Une équipe de chercheurs du Service d'Astrophysique (SAp) du CEA-DAPNIA et de l'Ecole Normale Supérieure (ENS/LERMA) de Paris vient de mettre en évidence des mouvements d’effondrement gravitationnel à grande échelle dans un amas de proto-étoiles en formation. En combinant à la fois observations dans le domaine millimétrique, modélisations et simulations numériques, les chercheurs ont montré comment un nuage de gaz en effondrement se fragmente en un amas de proto-étoiles et permet la formation d'étoiles massives. Ces résultats, qui constituent une première, permettent de mieux comprendre les conditions de la formation des étoiles en amas. Ils sont publiés dans le dernier numéro de la revue Astronomy & Astrophysics de mars 2007.
Il est maintenant établi que la grande majorité des étoiles de notre Galaxie ne se forme pas de manière isolée mais en groupes ou en amas. C'est ce qu'ont montré ces quinze dernières années de nombreuses études de régions galactiques de formation d'étoiles menées avec des caméras dans l'infrarouge entre 2 μm et 15 μm. Cependant, les observations dans l’infrarouge ne donnent la plupart du temps accès qu’à des étoiles jeunes déjà formées et ayant acquis l’essentiel de leurs masses. Pour comprendre le processus de formation stellaire en amas, il est nécessaire d'étudier des stades d’évolution plus précoces, c’est à dire des proto-amas peuplés de coeurs denses pré-stellaires et de proto-étoiles très jeunes en train d’accréter leurs masses finales. Ces objets sont trop froids et trop enfouis pour émettre un rayonnement intense aux longueurs d'onde visibles et infrarouges et ne sont bien observables que depuis quelques années dans les domaines millimétrique et submillimétrique. C'est ce qui vient d'être effectuer sur le proto-amas d’étoiles NGC 2264-C.
![]() |
Mosaïque de l'émission continuum des poussières à 1.2mm du nuage moléculaire NGC 2264 (Mon OB1) obtenue avec la caméra de bolomètres MAMBO sur le télescope de 30m de l'IRAM. Une trentaine de condensations pré-stellaires ou proto-étoiles de « Classe 0 », de masses comprises entre ~3 et ~50 masses solaires sont identifiées dans cette région. Elles sont groupées en 2 proto-amas autour des sources infrarouges IRS1 (NGC 2264-C) et IRS2 (NGC 2264-D). cliquer pour agrandir, crédit CEA. |
NGC 2264-C est un proto-amas d’étoiles situé dans le complexe moléculaire NGC 2264 (Mon OB1), à une distance d'environ 2400 années-lumière de notre Soleil. Les chercheurs ont observé ce proto-amas avec le télescope de 30m de l'IRAM et l'interféromètre du plateau de Bure (PdBI) dans différentes raies moléculaires millimétriques ainsi qu'en continuum millimétrique. Ces deux informations donnent accès respectivement aux mouvements dans la région observée et à la quantité de poussières.

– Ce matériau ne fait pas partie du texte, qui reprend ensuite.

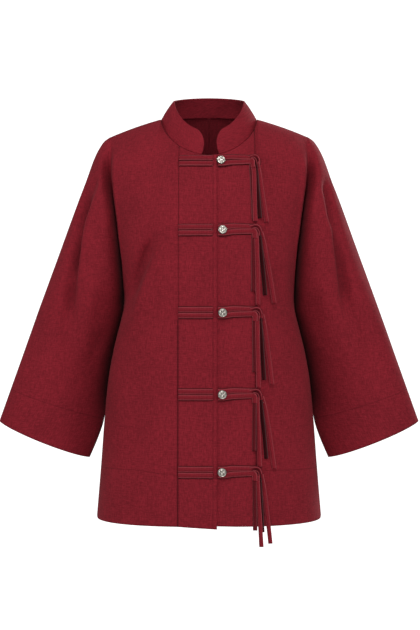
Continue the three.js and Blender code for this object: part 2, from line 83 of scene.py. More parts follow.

L'analyse du profil des raies d'émission observées a permis de mettre en évidence des mouvements d'effondrement de matière pour des régions allant de 3000 UA (1 UA = 150 milions de kilomètres) à 200 000 UA. A partir de ces données, un modèle relativement simple a pu être bâti où le nuage de gaz qui s'effondre possède une forme ellipsoïdale dont l'axe principal est défini par plusieurs coeurs denses, remarquablement alignés dans le cas de NGC 2264-C. En faisant varier l'angle d'inclinaison du nuage par rapport à la ligne de visée les scientifiques ont pu rendre compte de manière satisfaisante des observations.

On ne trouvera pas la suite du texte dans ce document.